## INSTRUCTION:
Extract the listing in its entirety, keeping each line identical to the original.

===============

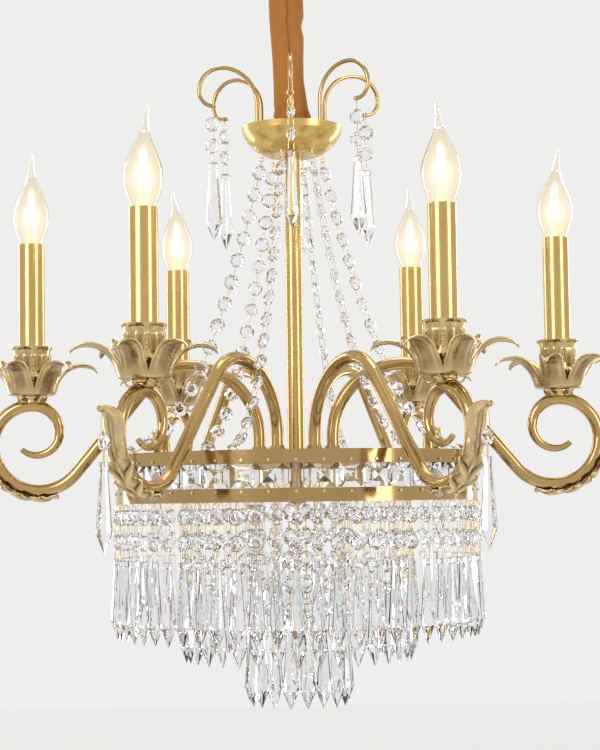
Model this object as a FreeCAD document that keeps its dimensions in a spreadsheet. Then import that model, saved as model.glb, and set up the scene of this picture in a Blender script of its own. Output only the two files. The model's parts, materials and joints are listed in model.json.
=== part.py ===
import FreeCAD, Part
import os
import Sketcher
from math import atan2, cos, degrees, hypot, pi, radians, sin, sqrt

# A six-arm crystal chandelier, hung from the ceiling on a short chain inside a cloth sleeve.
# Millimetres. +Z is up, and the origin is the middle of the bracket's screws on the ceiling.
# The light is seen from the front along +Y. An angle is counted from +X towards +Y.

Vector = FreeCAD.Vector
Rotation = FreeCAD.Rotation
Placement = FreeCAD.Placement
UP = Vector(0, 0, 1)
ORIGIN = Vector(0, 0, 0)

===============

## OUTPUT FOR THIS EXERCISE:
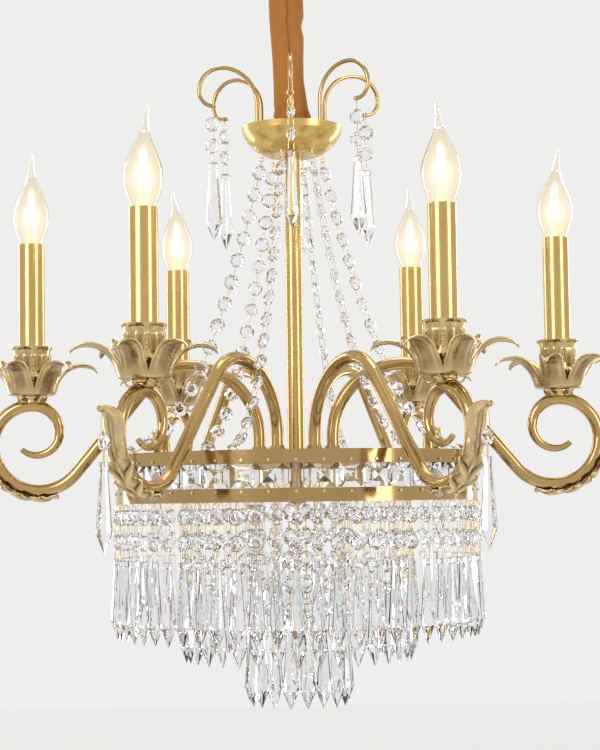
Model this object as a FreeCAD document that keeps its dimensions in a spreadsheet. Then import that model, saved as model.glb, and set up the scene of this picture in a Blender script of its own. Output only the two files. The model's parts, materials and joints are listed in model.json.
=== part.py ===
import FreeCAD, Part
import os
import Sketcher
from math import atan2, cos, degrees, hypot, pi, radians, sin, sqrt

# A six-arm crystal chandelier, hung from the ceiling on a short chain inside a cloth sleeve.
# Millimetres. +Z is up, and the origin is the middle of the bracket's screws on the ceiling.
# The light is seen from the front along +Y. An angle is counted from +X towards +Y.

Vector = FreeCAD.Vector
Rotation = FreeCAD.Rotation
Placement = FreeCAD.Placement
UP = Vector(0, 0, 1)
ORIGIN = Vector(0, 0, 0)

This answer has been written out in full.